Ende der Frauenberatung
: Chancen verspielt

Die Zeiten hätten sich geändert, sagt Frauenminister Laschet. Um die dramatisch niedrige Erwerbsquote von nur 61 Prozent der Frauen im Lande zu fördern, bedürfe es anderer Mittel als in den 1980ern. Das mag stimmen. Leider aber sind wir auch noch nicht in einer glorreichen Zukunft angekommen. Die Chancengleichheit von Frauen und Männern steht eben noch nicht auf der Tagesordnung jeder Branche. Vorurteile von männlichen Vorgesetzten und Kollegen sowie verunsicherte Mädchen und Frauen machen auch heute noch eine spezifische Förderung unerlässlich.

KOMMENTAR VON ANNIKA JOERES

Laschets Parteikollegin Christa Thoben bewies gestern, dass die propagierte Querschnittsaufgabe schon in ihrem Wirtschaftsministerium nicht ernst genommen wird. Das für alle Ministerien verpflichtende gender mainstreaming war ihr schon als Wort nicht geläufig, ihr GründerInnenprogramm heißt Starter-Center und eben nicht neutral Start-Center. Dies sei ihr zu kompliziert gewesen.

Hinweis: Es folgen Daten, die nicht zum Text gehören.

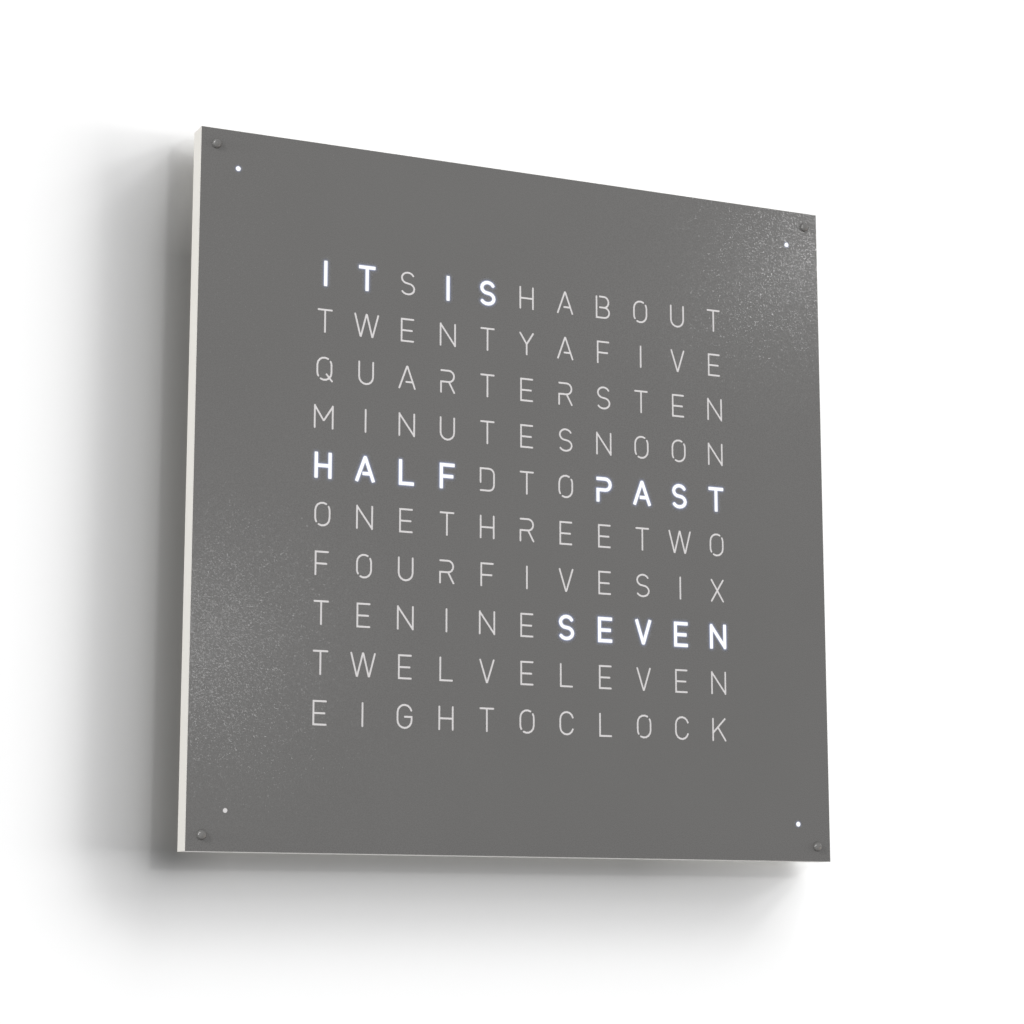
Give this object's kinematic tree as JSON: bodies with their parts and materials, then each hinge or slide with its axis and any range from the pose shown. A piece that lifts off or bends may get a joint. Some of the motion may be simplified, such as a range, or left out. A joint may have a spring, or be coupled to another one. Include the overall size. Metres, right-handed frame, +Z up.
{
  "type": "word clock",
  "caption": "Square wall clock that tells the time in lit words on a stencilled grey steel face, held by magnets on a shallow cream case.",
  "frame": {"origin": "middle of the flat back, on the wall plane", "axes": "+X right as seen from the front, +Y into the wall, +Z up"},
  "size_m": [0.4508, 0.0232, 0.45],
  "materials": {
    "face_steel": "fine sparkling grey coat",
    "opal": "satin opal acrylic",
    "polished_steel": "mirror polished",
    "case_cream": "smooth satin lacquer",
    "button_cream": "fine moulded satin",
    "magnet": "bright nickel plate",
    "zinc_steel": "zinc plated",
    "rivet": "satin",
    "black_plastic": "fine moulded",
    "white_plastic": "moulded white",
    "grommet_rubber": "matt",
    "board_green": "solder resist over glass laminate",
    "board_blue": "solder resist over glass laminate",
    "lamp": "lamp with phosphor window",
    "standoff_brass": "turned",
    "capacitor": "satin can",
    "terminal_green": "moulded",
    "ribbon": "ribbed flat cable"
  },
  "bodies": {
    "case": {"case_frame": "case_cream", "corner_magnets": "magnet", "rear_cover": "case_cream", "cover_screws": "zinc_steel", "hanger_plates": "zinc_steel", "hanger_rivets": "rivet", "hanger_covers": "black_plastic", "cable_grommet": "grommet_rubber", "light_grid": "white_plastic", "dot_tubes": "white_plastic", "lamp_board": "board_green", "lamps": "lamp", "board_standoffs": "standoff_brass", "board_screws": "zinc_steel", "controller_board": "board_blue", "controller_standoffs": "white_plastic", "controller_screws": "zinc_steel", "microcontroller": "black_plastic", "driver_chips": "black_plastic", "timing_crystal": "polished_steel", "capacitors": "capacitor", "power_terminal": "terminal_green", "cell_holder": "black_plastic", "backup_cell": "polished_steel", "ribbon_headers": "white_plastic", "lamp_ribbon": "ribbon", "button_ribbon": "ribbon", "button_bracket": "black_plastic", "bracket_screws": "zinc_steel", "button_board": "board_green", "button_switches": "black_plastic"},
    "face": {"face_plate": "face_steel", "opal_backing": "opal", "minute_dots": "opal", "corner_studs": "polished_steel"},
    "hour_button": {"hour_button": "button_cream"},
    "minute_button": {"minute_button": "button_cream"},
    "brightness_button": {"brightness_button": "button_cream"}
  },
  "joints": [
    {"name": "face_lift", "type": "slide", "parent": "case", "child": "face", "axis": [0, -1, 0], "range_m": [0, 0.06]},
    {"name": "hour_press", "type": "slide", "parent": "case", "child": "hour_button", "axis": [-1, 0, 0], "range_m": [0, 0.0009], "stiffness_N_per_m": 600},
    {"name": "minute_press", "type": "slide", "parent": "case", "child": "minute_button", "axis": [-1, 0, 0], "range_m": [0, 0.0009], "stiffness_N_per_m": 600},
    {"name": "brightness_press", "type": "slide", "parent": "case", "child": "brightness_button", "axis": [-1, 0, 0], "range_m": [0, 0.0009], "stiffness_N_per_m": 600}
  ]
}
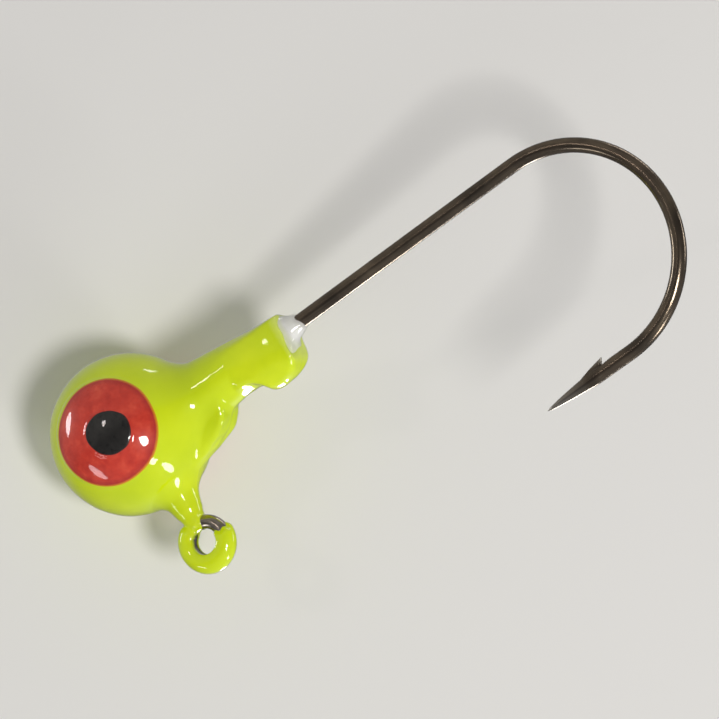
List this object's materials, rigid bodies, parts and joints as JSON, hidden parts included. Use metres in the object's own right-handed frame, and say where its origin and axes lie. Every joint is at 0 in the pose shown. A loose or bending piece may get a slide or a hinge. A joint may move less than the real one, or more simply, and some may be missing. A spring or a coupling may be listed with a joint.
{
  "type": "jig head",
  "caption": "Ball-head fishing jig: a painted lead ball with painted eyes, a collar and keeper barb, cast round a right-angle hook with a line eye.",
  "frame": {"origin": "centre of the line eye's hole, in the hook's plane", "axes": "+X towards the nose of the ball and -X towards the hook's bend, along the shank; +Z from the shank towards the line eye and the hook's point; +Y across the head along the line eye's axis"},
  "size_m": [0.0343, 0.0084, 0.016],
  "materials": {
    "hook_steel": "dark bronze-black nickel plated steel wire, polished",
    "lead": "dull grey cast lead, hidden under the coats",
    "white_primer": "white base coat, satin",
    "chartreuse_paint": "chartreuse enamel, gloss",
    "red_paint": "red enamel dot, gloss",
    "black_paint": "black enamel dot, gloss",
    "clear_lacquer": "clear gloss lacquer film, 0.05 mm"
  },
  "bodies": {
    "root": {"hook": "hook_steel", "head_casting": "lead", "base_coat": "white_primer", "colour_coat": "chartreuse_paint", "iris_left": "red_paint", "iris_right": "red_paint", "pupil_left": "black_paint", "pupil_right": "black_paint", "clear_coat": "clear_lacquer"}
  },
  "joints": []
}
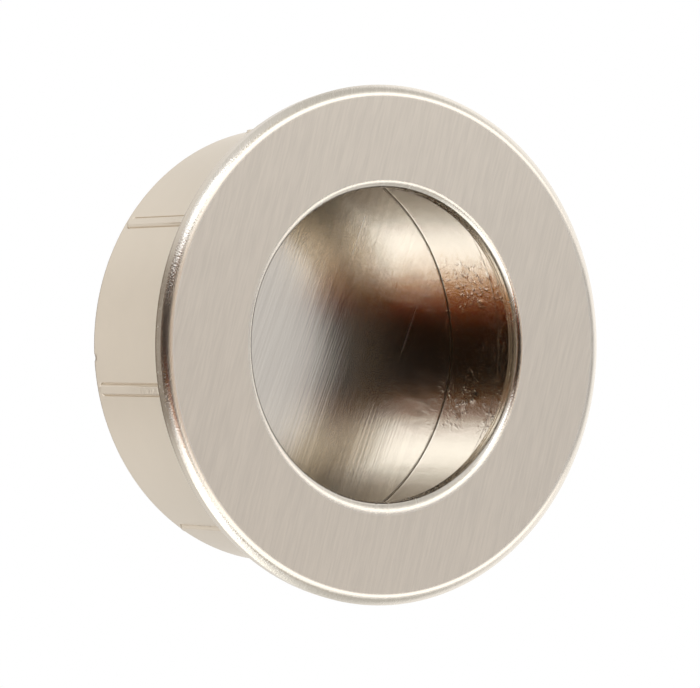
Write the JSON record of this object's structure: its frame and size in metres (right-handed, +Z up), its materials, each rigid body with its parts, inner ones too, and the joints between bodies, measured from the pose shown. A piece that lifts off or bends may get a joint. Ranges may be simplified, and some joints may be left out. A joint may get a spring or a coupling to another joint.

Und auch die 16 Industrie- und Handelskammern in NRW, die im Auftrag von Laschet bald Frauen auf dem Weg in den Beruf beraten sollen, haben von den Problemen beispielsweise einer Türkin, die Maschinenbau studieren möchte, keine Ahnung.

Das geringe Engagement für Frauen beweist allein die Struktur der IHK. Alle Kammern werden von Männern geleitet, und wie das Frauenbild vieler dieser älteren Unternehmenspatriarchen aussieht, hat ein Bereichsleiter der IHK Essen jüngst in einem WDR-Interview verdeutlicht: Weil zwei Beraterinnen weiblich seien, könnten sie sich gut in die „Psyche von Gründerinnen hineinversetzen.“ Frauen zu fördern, bedeutet für den Kammerleiter, Seelentröster für das emotionale Geschlecht zu spielen. Ein sehr altmodisches Frauenbild, das nicht für eine kompetente Beratung spricht. Kaum eine der 80.000 Frauen, die jährlich die Regionalstellen aufgesucht haben, wird bei diesen Kammern Hilfe finden. Sie werden wieder in die 1970er Jahre zurückgeworfen.